Hell, I wasn’t even looking for a long-term relationship with him, as was suggested years later when I went to a Campus Crusade for Christ event in Austin, Texas. I was there, reluctantly walking one half-step behind my girlfriend. She believed in gaining Christ’s favor, while my own thoughts were focused just feet in front of me.

As it was with god, so it is with his preachers. About three months later our platoon had been in some serious firefights in an area south of Con Thien and north of the largely abandoned village of Cam Lo. Several Marine Companies were in the midst of a small campaign to take this or that hill, I don’t remember. It didn’t matter then, and it doesn’t matter now.

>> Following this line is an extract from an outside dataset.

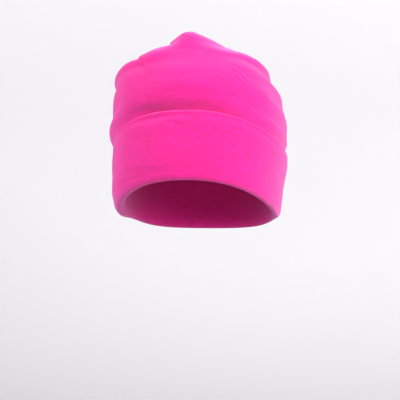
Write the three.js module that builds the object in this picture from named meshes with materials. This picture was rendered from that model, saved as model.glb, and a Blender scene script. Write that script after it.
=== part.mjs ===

As we left the perimeter in the early pre-dawn hours, I noticed a Catholic priest standing at the barbed wire, talking to each of the Marines as they passed by him on their way out of camp. He said something to me as I passed, apparently they were the same words he was giving everybody, and he giving the sign of the cross. I whispered to the guy behind me, who was looking quite scared, asking him what the priest had said to him. He said the priest was giving last rites to everyone leaving on the patrol.

Here we were leaving on one more routine patrol, and what? Did this priest know something we didn’t? Did the captain ask him to come over and stand there and make sure that everyone knew that they will likely be killed that day? That is the effect it had on the Catholics.  I can’t imagine what good he thought he was doing for those boys. The priest and I have both been forever happy that I have never been able to visit with him after the war.